Work to complete :: Single out the lines that include the word "shown". Copy them.

Material to process ::

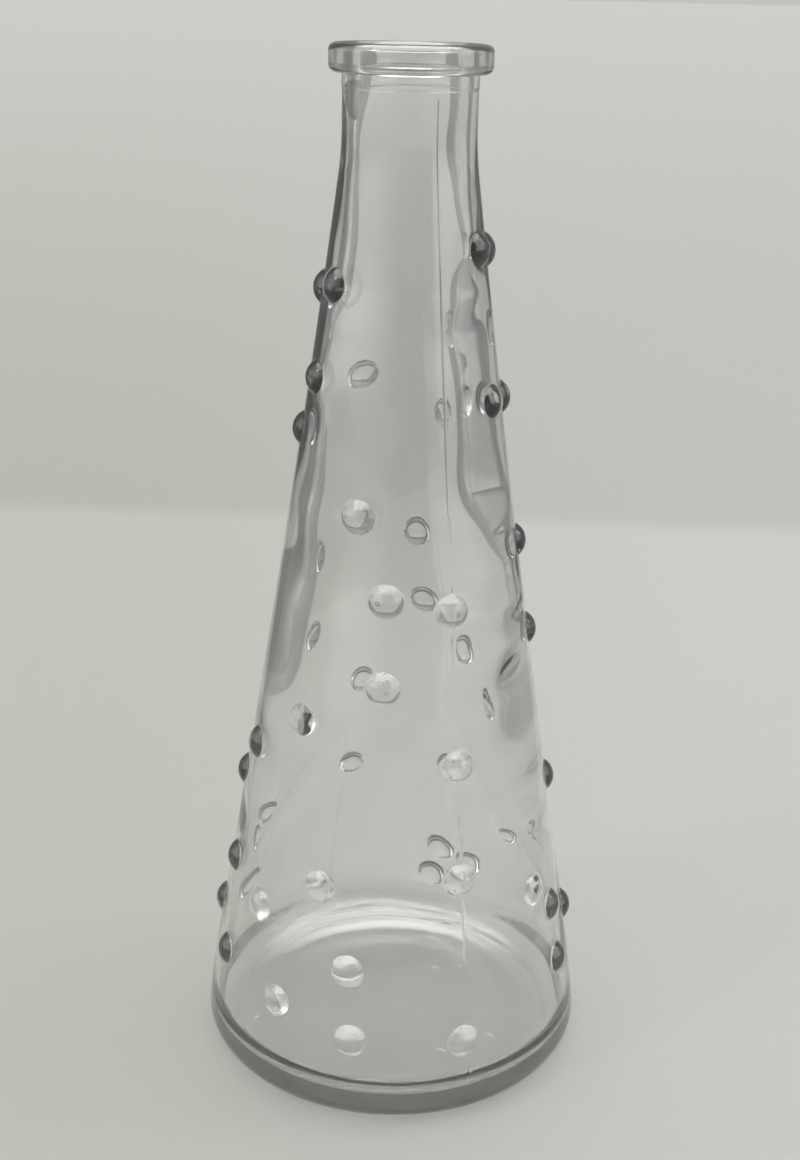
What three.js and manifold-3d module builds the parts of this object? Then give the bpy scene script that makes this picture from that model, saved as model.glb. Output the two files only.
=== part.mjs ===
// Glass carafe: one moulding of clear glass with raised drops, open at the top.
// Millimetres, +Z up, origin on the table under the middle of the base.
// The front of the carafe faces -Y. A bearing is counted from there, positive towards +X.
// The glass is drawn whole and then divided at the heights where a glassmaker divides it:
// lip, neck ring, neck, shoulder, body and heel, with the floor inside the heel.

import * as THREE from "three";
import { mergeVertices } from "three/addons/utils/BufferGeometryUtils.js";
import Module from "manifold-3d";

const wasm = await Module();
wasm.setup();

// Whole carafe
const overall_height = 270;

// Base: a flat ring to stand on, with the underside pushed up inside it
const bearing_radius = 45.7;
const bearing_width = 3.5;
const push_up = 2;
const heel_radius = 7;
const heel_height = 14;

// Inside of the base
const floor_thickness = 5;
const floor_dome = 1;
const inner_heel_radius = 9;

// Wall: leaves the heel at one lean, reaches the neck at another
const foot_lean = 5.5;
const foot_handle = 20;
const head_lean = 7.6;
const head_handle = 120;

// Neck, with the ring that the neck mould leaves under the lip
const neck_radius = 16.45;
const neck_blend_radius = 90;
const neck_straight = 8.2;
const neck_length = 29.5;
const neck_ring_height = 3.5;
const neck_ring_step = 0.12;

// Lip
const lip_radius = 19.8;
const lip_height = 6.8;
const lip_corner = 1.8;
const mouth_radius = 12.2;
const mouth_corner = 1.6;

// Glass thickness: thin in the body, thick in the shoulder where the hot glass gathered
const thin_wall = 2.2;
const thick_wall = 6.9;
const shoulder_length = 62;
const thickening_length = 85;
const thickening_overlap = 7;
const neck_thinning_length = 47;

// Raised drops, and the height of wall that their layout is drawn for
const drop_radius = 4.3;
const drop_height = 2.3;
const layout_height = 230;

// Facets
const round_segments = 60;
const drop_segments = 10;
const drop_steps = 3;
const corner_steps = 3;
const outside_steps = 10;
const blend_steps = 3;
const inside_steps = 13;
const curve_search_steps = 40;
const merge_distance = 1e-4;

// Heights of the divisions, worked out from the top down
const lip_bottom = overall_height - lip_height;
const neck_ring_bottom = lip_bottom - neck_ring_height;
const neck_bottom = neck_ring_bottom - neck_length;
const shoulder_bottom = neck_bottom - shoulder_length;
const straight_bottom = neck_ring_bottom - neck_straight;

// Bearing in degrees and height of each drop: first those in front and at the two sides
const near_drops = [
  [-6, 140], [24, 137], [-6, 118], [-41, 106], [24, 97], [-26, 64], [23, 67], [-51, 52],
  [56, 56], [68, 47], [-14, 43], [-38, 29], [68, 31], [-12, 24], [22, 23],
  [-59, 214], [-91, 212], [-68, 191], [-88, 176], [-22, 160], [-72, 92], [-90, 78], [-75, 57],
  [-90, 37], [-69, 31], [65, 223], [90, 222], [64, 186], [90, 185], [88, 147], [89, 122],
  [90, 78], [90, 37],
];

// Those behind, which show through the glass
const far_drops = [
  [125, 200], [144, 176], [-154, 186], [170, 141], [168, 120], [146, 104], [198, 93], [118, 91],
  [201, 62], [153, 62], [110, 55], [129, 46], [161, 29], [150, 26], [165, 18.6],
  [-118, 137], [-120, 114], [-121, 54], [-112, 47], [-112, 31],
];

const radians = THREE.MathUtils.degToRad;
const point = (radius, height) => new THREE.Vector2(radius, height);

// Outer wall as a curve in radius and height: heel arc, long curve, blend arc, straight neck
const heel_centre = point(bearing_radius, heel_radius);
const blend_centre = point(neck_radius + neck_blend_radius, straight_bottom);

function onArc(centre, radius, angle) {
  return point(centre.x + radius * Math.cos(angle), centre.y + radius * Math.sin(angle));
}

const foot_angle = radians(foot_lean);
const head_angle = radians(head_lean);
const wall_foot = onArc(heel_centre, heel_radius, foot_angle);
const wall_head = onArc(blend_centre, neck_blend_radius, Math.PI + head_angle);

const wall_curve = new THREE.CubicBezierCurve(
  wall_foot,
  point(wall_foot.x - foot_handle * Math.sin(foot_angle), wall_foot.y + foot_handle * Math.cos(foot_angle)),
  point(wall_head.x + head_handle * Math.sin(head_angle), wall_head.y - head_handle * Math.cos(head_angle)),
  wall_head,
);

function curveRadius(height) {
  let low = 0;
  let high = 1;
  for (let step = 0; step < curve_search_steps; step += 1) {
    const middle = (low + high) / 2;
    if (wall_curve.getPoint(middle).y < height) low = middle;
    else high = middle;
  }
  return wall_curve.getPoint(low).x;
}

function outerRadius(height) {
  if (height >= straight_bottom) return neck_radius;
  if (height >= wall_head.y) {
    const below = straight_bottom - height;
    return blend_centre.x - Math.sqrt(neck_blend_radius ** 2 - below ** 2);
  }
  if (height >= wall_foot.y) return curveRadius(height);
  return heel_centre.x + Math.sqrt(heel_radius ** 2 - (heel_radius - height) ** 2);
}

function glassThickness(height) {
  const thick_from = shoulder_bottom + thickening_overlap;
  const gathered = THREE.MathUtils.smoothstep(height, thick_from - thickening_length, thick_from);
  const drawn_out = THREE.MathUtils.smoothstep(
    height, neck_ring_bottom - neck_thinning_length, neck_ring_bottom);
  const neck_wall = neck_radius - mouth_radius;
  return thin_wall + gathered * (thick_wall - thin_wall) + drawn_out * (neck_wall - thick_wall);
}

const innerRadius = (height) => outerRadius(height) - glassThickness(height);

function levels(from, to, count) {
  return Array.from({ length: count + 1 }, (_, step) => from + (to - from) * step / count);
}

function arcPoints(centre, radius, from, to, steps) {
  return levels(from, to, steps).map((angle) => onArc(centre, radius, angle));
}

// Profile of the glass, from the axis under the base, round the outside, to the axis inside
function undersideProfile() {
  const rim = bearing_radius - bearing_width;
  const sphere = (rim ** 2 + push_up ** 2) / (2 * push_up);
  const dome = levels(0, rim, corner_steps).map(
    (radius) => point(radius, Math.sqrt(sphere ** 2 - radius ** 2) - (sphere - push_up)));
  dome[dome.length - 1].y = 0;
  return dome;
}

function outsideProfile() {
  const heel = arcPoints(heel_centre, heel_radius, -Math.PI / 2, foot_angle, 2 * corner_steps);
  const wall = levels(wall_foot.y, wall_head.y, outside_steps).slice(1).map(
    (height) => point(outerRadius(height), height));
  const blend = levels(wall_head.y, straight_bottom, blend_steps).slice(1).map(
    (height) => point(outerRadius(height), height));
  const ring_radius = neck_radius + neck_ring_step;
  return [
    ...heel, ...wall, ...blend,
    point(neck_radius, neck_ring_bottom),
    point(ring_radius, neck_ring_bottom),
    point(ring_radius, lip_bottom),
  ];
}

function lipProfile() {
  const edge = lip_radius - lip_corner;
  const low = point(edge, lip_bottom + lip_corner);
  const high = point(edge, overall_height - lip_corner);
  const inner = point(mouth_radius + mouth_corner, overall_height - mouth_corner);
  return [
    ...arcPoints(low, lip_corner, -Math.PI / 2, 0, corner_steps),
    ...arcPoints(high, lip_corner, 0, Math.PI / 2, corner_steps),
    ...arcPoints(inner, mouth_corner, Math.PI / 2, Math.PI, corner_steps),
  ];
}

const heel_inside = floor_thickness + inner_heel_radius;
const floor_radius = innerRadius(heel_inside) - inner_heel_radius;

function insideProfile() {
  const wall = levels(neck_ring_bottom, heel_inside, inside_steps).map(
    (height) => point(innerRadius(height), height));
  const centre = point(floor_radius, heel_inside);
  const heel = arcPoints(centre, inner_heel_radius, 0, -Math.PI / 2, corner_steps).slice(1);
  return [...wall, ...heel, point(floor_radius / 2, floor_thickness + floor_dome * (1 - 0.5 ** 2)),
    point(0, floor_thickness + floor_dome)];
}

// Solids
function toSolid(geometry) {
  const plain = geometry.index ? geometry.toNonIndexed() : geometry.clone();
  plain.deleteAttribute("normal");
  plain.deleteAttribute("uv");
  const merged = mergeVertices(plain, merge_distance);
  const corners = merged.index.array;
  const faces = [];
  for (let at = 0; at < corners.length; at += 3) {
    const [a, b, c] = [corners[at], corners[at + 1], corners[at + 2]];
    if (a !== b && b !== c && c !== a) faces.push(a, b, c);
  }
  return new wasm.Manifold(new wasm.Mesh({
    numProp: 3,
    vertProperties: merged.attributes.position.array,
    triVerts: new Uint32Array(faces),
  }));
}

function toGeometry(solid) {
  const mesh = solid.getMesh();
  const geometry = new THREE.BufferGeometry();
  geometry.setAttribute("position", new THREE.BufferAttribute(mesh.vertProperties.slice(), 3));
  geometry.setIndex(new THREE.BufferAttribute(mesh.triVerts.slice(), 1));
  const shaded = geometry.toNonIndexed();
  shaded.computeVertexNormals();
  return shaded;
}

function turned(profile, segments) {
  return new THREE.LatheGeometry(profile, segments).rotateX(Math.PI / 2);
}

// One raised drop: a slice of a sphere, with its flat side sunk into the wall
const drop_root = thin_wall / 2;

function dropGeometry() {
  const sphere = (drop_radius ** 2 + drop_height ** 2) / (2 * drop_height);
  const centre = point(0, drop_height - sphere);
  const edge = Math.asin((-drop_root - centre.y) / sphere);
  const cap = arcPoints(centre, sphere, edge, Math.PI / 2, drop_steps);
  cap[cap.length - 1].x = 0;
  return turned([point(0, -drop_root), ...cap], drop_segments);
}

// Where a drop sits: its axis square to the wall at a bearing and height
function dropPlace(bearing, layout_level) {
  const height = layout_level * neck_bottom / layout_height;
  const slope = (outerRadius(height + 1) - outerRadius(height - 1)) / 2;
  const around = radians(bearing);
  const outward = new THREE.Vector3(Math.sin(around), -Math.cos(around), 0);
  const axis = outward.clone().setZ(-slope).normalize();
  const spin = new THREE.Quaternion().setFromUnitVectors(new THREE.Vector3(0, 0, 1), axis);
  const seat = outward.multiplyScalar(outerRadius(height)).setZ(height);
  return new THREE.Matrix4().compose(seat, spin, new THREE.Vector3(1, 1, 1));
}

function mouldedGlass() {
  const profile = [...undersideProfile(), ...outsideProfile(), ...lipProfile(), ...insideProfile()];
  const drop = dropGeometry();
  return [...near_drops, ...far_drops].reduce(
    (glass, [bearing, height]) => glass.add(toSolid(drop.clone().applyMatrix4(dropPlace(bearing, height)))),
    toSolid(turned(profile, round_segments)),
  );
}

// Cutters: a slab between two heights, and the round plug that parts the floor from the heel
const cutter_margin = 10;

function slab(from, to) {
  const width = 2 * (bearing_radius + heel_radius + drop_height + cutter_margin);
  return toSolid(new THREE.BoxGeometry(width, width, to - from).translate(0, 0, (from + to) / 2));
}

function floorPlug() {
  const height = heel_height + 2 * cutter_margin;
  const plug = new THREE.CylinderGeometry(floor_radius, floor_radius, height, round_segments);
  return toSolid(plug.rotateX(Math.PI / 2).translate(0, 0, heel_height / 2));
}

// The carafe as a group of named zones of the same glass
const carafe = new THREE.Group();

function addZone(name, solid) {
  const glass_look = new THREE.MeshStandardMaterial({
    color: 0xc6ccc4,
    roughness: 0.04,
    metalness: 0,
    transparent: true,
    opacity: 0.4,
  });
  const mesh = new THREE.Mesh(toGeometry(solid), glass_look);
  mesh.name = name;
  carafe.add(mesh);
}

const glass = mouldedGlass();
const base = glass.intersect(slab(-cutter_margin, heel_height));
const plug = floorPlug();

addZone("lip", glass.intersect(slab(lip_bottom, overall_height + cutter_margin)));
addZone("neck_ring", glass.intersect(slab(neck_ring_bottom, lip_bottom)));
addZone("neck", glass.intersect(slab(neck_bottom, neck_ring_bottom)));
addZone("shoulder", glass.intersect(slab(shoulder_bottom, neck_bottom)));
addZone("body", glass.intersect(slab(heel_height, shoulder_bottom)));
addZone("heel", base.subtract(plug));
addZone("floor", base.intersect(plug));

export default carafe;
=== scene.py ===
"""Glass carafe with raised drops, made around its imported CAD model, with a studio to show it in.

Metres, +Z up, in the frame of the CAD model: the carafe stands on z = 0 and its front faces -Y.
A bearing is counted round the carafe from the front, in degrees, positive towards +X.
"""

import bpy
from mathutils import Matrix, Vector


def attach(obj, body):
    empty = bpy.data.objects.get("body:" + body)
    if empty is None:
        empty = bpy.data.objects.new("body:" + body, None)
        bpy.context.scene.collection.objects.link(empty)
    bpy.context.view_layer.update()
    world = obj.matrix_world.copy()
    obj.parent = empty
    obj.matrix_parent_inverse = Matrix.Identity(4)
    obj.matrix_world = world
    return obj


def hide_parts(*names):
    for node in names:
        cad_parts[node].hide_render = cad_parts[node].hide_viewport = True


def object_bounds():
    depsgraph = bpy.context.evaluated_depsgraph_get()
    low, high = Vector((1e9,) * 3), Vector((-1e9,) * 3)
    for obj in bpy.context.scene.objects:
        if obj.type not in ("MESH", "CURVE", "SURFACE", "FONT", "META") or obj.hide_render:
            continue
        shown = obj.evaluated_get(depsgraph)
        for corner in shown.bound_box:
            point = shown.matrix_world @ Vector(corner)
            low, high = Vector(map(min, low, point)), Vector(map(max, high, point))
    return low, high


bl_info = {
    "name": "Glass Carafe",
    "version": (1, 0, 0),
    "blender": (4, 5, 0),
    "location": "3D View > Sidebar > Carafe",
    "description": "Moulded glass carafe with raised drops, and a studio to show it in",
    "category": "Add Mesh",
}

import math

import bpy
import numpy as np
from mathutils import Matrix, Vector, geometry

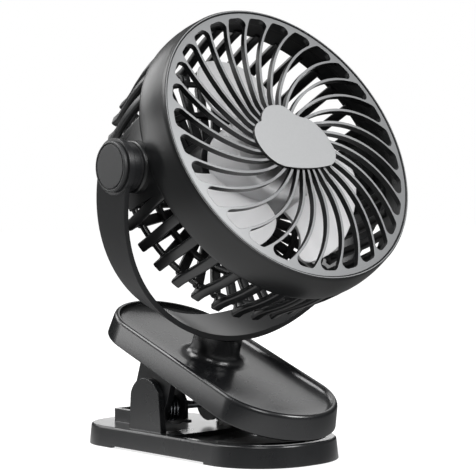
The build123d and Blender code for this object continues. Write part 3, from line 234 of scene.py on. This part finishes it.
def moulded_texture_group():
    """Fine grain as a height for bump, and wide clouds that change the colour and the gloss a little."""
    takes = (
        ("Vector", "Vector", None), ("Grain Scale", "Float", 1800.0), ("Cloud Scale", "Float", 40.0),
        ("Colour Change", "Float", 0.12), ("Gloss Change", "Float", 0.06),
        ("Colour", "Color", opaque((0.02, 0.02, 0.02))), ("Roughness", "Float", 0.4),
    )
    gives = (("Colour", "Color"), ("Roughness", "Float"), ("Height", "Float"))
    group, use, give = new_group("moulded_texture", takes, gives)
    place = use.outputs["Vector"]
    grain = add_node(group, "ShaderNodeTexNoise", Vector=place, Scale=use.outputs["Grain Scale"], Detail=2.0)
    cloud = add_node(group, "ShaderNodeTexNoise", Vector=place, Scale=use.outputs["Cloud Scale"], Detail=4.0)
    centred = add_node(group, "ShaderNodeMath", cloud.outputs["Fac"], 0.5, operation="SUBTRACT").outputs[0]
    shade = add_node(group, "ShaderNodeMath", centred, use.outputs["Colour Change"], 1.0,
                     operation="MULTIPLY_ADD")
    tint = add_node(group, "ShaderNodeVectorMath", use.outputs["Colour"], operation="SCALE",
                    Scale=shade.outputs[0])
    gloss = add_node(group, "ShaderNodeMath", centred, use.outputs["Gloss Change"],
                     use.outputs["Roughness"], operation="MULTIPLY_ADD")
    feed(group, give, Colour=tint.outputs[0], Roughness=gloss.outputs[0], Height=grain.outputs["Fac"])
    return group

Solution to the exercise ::
        shown = obj.evaluated_get(depsgraph)
        for corner in shown.bound_box:
            point = shown.matrix_world @ Vector(corner)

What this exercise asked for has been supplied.